Everything is awesome and beautiful on Instagram with the right filters. This site popularized selfies, as well as food and foot photos. There are a lot of articles and think pieces on selfies, and how capturing what’s happening in the moment takes you out of the moment.

I think selfies are great. I don’t understand why some people apologize for posting a selfie or feel like they have to preface their selfies with, “I don’t usually take selfies but…” What’s the big deal? I understand some people disapprove of how “overly directed” Instagram photos can be making them feel less “real” and not “in the moment,” but everyone is entitled to use the platform however they want to. If you’re not comfortable with other people’s self-love or self-expression through photography—professional or otherwise—then Instagram is not for you.

Tumblr: The top of Maslow’s hierarchy of human needs

Tumblr may be an alien world to old people, and I don’t blame them because only a few people my age are even on Tumblr. But I have to include it here because Tumblr is my happy place. I have barely any followers, but that’s where I usually find myself when I’m sad or uninspired. There’s always something on it that will make me smile and sometimes literally LOL about.

Tumblr is where I find new TV shows and movies to watch, new books to read, informative articles and blog posts on feminism, inspirational quotes that won’t make you hurl, writing prompts and tips, cute animals doing insanely cute things, and all the amazing gifs. What is a gif, you ask? This is a gif:

holding in a fart all day and finally getting home

And this is a gifset.

Tumblr is a gift. You just need to find and follow accounts that cater to your interests, and you will have a grand ol’ time.

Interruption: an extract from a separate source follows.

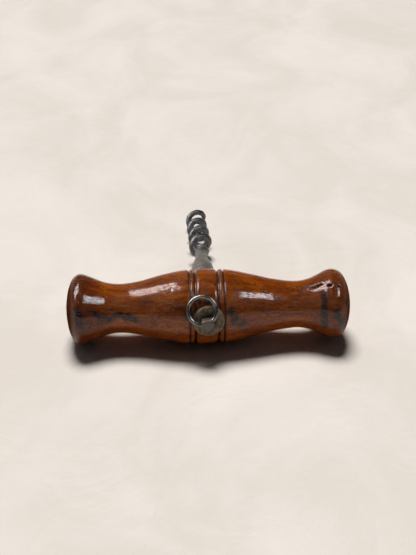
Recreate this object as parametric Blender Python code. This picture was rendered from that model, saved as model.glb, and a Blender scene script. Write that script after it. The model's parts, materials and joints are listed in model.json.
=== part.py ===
"""A straight-pull corkscrew: a turned wooden cross handle on a forged steel screw, with a hanging ring.

Metres, +Z up. The corkscrew lies on a table at z = 0, with its handle along X and its screw pointing to +Y. Each
piece is modelled in the tool's own frame, in millimetres: X along the handle, +Y down the shank to the point of the
worm, and the handle's axis at the origin. The empty tool_frame tips that frame until the worm touches the table.
"""

from math import asin, cos, pi, radians, sin

import bmesh
import bpy
from mathutils import Matrix, Vector

MM = 0.001
GAP = 0.3  # air between pieces that touch on the real tool

# Handle: (distance along X, radius), from the left end to the right end.
HANDLE_OUTLINE = (
    (-52.0, 2.2),
    (-51.75, 4.4),
    (-51.1, 7.7),
    (-49.8, 10.9),
    (-48.4, 12.5),
    (-46.6, 13.1),
    (-44.2, 12.5),
    (-41.3, 11.3),
    (-36.8, 9.65),
    (-31.6, 9.1),
    (-24.9, 10.0),
    (-16.0, 12.3),
    (-8.2, 13.65),
    (0.0, 14.0),
    (8.2, 13.5),
    (16.5, 11.7),
    (24.2, 9.8),
    (32.3, 8.7),
    (37.5, 9.35),
    (42.0, 11.3),
    (44.2, 12.4),
    (46.6, 12.9),
    (48.9, 12.3),
    (50.6, 10.7),
    (52.0, 7.7),
    (52.8, 4.4),
    (53.1, 2.2),
)
HANDLE_RADIUS = 14.0
# Grooves: (distance along X, half its width, depth).
GROOVES = ((-6.65, 0.35, 0.35), (-4.6, 0.6, 0.55), (3.8, 0.6, 0.55), (5.95, 0.35, 0.35))
HANDLE_SIDES = 40
SPAN_STEPS = 2  # outline points between two given ones, counting one of them

# Seats cut flat across the handle, for the washer in front and the shank's collar behind.
FRONT_SEAT = 12.9
BACK_SEAT = 13.1
WASHER_SEAT_RADIUS = 6.1
COLLAR_SEAT_RADIUS = 6.4

# Washer
WASHER_RADIUS = 5.75
WASHER_THICKNESS = 1.0
WASHER_RIM = 0.35  # bevel of its front edge
WASHER_BACK = FRONT_SEAT + GAP
WASHER_FRONT = WASHER_BACK + WASHER_THICKNESS

# Screw: (distance down the shank, radius), from the tang in the handle to the start of the worm.
TANG_RADIUS = 2.2
SHANK_OUTLINE = (
    (-14.9, 2.1),
    (-4.0, 2.2),
    (13.3, 2.2),
    (13.42, 5.9),
    (14.9, 6.1),
    (15.9, 5.2),
    (17.2, 3.6),
    (20.0, 3.0),
    (24.5, 3.4),
    (30.0, 4.25),
    (35.0, 4.4),
    (38.5, 4.1),
    (42.0, 3.45),
    (45.5, 2.8),
    (49.0, 2.35),
    (53.0, 2.2),
)
WORM_START = 54.0  # where the wire leaves the middle of the shank
WORM_SPREAD = 7.0  # length over which the wire reaches its first full turn
WORM_END = 101.0
WORM_PITCH = 10.0
WORM_RADIUS = 3.3  # of the wire's middle line
WIRE_ROOT = 1.62  # the wire's radius where it leaves the shank, thinning to WIRE_TIP before the point
WIRE_TIP = 1.0
POINT_LENGTH = 5.0  # tapered end of the wire, measured down the shank
RIGHTMOST = 67.4  # a place where the wire is furthest to the right
WIRE_SIDES = 12
TURN_STEPS = 16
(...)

I understand if you guys feel overwhelmed with all the possibilities these social networking sites present. The key is finding the one you need. If Facebook is already enough for you, then you don’t need to branch out. But if you feel like you’re missing out on something, then there might be another social networking site that would suit you. And it doesn’t have to be an either-or situation; you can have it all. Just be prepared to be distracted all the time.